The sections of the game:
- "The Shopping Bizarre" - this portion takes place in a grocery store where normal products have been replaced by outlandish homonyms. The player must change all the oddities back to their original form by simply typing the correct names. For instance, when confronted with a large, awkward-looking mammal sporting hooves and antlers that smells of fudge, the player must type "chocolate mousse" (a homonym for "moose").
- "Playing Jacks" - this section is rather short and unfocused, and involves a gadget called the "Jack of All Traits" (which is, of course, a play on the phrase "Jack of all trades"). When presented with a series of unusual situations, this item proves useful by displaying attributes of other items whose name contains "Jack". For instance, when a mermaid tangled in fishing line washes ashore, the player can turn the Jack of All Traits into a Jackknife and cut the lines.
- "Buy the Farm" - this chapter takes place around a farm and requires the player to use a variety of clichéd expressions literally, for instance BEAT SWORDS INTO PLOWSHARES or BUY A PIG IN A POKE.
- "Eat Your Words" - another section of idioms presented literally, this time revolving around a diner. The player must alternately insult and apologize to a waitress by using phrases such as GIVE THE WAITRESS THE EVIL EYE or EAT HUMBLE PIE. When the waitress is sufficiently exasperated, she allows the player to enter the kitchen, where the chef is murderously hostile until the player "leaves the cook to his own devices" and "gores his ox".

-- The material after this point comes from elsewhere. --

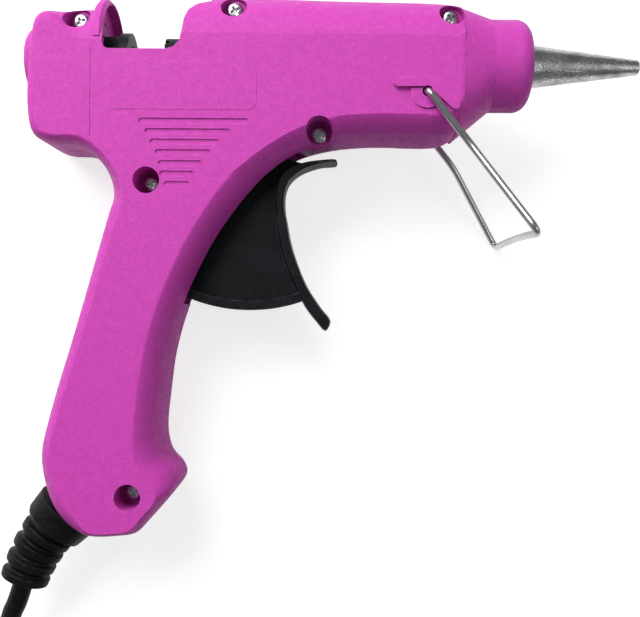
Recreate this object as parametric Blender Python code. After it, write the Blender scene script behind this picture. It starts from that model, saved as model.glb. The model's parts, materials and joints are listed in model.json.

- "Act the Part" - the player must take part in a 50s-style sitcom and perform visual gags and bits of slapstick comedy, including giving someone a "hotfoot" and playing along with knock-knock jokes.
- "Manor of Speaking" - this chapter takes place in a house filled with bizarre rooms. Although this section has several puzzles reminiscent of Infocom's "straightforward" interactive fiction games, they are played for surreal humor. As an example: a room called The Kremlin has a talking portrait of Karl Marx. The player must wind a clock and place it inside a box, and then enter the Kremlin. The portrait of Marx assumes that the ticking box is a bomb and falls off the wall, revealing a safe which can be opened using the clock's "winding" key.
- "Shake a Tower" - this section ties a number of situations into an absurd story using spoonerisms. The tangled phrase can be entered by itself, such as "pretty girl" for "gritty pearl". Sometimes certain actions must be performed first, such as feeding stones to set up the change from "fed rocks" to a "red fox".
- "Meet the Mayor" - the final chapter can only be played after the rest of the game has been successfully completed. Elements of many of the preceding sections are mixed here as the player tries to convince Punster's mayor to sign a law. Some puzzle solutions are phrases that are merely hinted at by the surroundings, such as "Possession is nine-tenths of the law" or "taking something under false pretenses."

==Release==
The Nord and Bert packaging includes Home on the Range, a physical booklet of wordplay-themed cartoons drawn by Kevin Pope (who also illustrated the front and back of the game package). The cartoons illustrate several of the types of puzzles in the game, with each cartoon corresponding to a section of the game.

==Reception==
Computer Gaming World described Nord and Bert as "a sophisticated game for mature people who like wordplay". Its reviewer did not enjoy Nord and Bert as much as the "more complete" previous Infocom games, stating that the game often did not accept seemingly valid word play responses. He suggested that the game might be used to teach word play to students. Compute! more favorably reviewed the game, praising its humor, the puzzles' creativity, and the fact that individual games could be finished in a brief period. Compute!'s Gazette also liked the wordplay, stated that the game "should appeal to most everyone", and especially recommended it to those who avoided other text adventures. Antics reviewer was critical, stating "I cannot recommend this game" because puzzles could not be solved by logic alone. He concluded, "I give Infocom an A for originality but will spend my money on something else".